According to OTEXA, India fetched $4.69 billion making shipments of 1.37 billion square metres of apparel in 2024. In quantity, India's shipment was 13.1 per cent higher compared to that of 2023.

Meanwhile, a US Fashion Industry Association (USFIA) 2024 benchmark study finds that American fashion companies are diversifying their apparel sourcing and exploring opportunities in emerging destinations, especially India, amid growing risks and market uncertainty in Bangladesh.


Citing shipping delays, supply-chain disruptions, and 'managing geopolitics and other political instability' related to sourcing as top five concerns among US brands and retailers in 2024, it said buyers consider India to be more competitive than most other Asian suppliers regarding vertical integration capability, manufacturing flexibility and agility.

Mahmud Hasan Khan Babu, former vice-president of the Bangladesh Garment Manufacturers and Exporters Association (BGMEA), said Bangladesh saw an eventful 2024 with polls, wage hike and labour unrest along with the July uprising.

"Bangladesh is facing tough competition with India, which is offering goods at lower prices than Bangladesh," he told the FE.

India has its own raw materials from cotton to yarn, man-made fabric and others, while Bangladesh is largely dependent on imported cotton and fabrics, mostly woven items.

Besides, the lead time is almost same for both India and Bangladesh, said Mr Babu, terming India a 'concern' for Bangladesh.

Cost of production and doing business has been going up in Bangladesh significantly mainly because of gas and electricity price hike and other complexities, he noted.

"Business has been becoming more challenging day by day and we are losing competitiveness mainly because of the increasing cost of production due to internal factors."


When asked, former BGMEA president Faruque Hassan said they should be happy for sustaining growth, though meagre, despite multiple challenges like gas and electricity crisis, lost production and a massive political transformation.

He said Bangladesh could perform better provided with uninterrupted gas supply and no production loss due to labour unrest last year as there were work orders while industry has invested in environment-friendly processes, product diversification and value-added items.
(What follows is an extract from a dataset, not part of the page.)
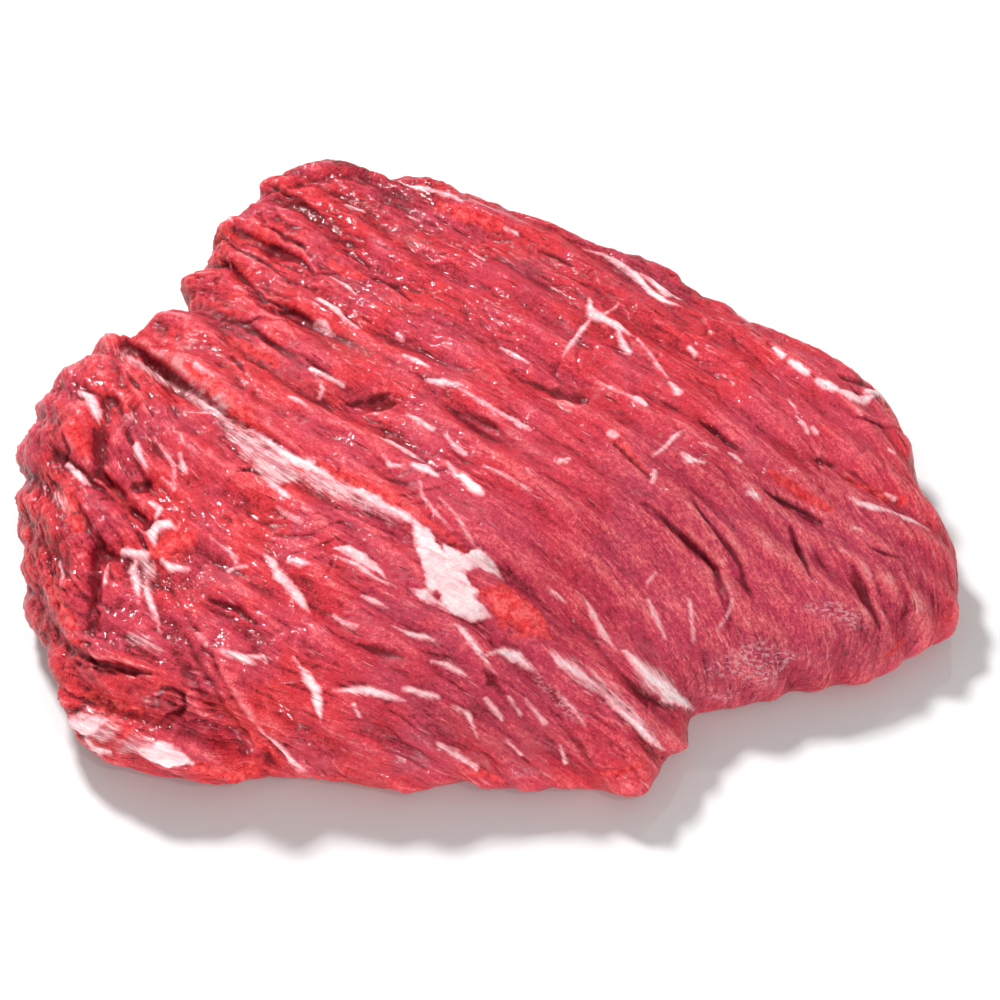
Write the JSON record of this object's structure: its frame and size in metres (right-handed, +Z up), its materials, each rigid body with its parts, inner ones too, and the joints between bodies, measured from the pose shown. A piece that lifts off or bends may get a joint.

Mr Hassan, managing director of Giant Group, said 2025 would be good as demands from western market is increasing with improved inflationary pressure and reduced interest rate.

"Besides, Bangladesh could be one of the beneficiaries of the ongoing China US trade war provided with improved internal factors like political stability and improved law and order situation."

Fazlul Hoque, former president of the Bangladesh Knitwear Manufacturers and Exporters Association, said how much Bangladesh could grab the opportunity of shifting work orders from China due to a trade war between China and US, and seize the orders coming here depends on internal factors.

There is hardly any fresh investment and so no capacity enhancement, he said, adding many factories were closed due to many reasons like banking issues, labour unrest and inefficiency while many more are on the verse of closure.


Labour situation has improved but not fully controlled and there is no guarantee that there would be no such incident in coming months leading to uncertainty, according to Mr Hoque.

The industry is suffering due to poor gas supply and banking issues as factories are not getting support from banks, including those in trouble, as received during the pre-August period, he claimed.

Mr Hoque, however, expects more work orders in 2025.

Regarding price, he, shifts blame on poor negotiating skills of local exporters, saying they need improved skills to be able to say no to buyers who are offering price below production costs.

According to OTEXA data, Vietnam fetched $14.98 billion recording 5.6-per cent growth in 2024 over that of $14.18 billion earnings in 2023.

The US imports 4.16 billion square metres of garment from Vietnam in 2024, which was 9.52 per cent higher.

Meantime, China recorded meagre growth of 0.79 per cent to fetch $16.50 billion during the January-December period of the year.

China shipped 9.29-billion square metres of apparel to the US, marking 5.91-per cent growth during the period.

Overall US apparel imports stood at $79.25 billion, marking 1.71-per cent growth in 2024, according to OTEXA data.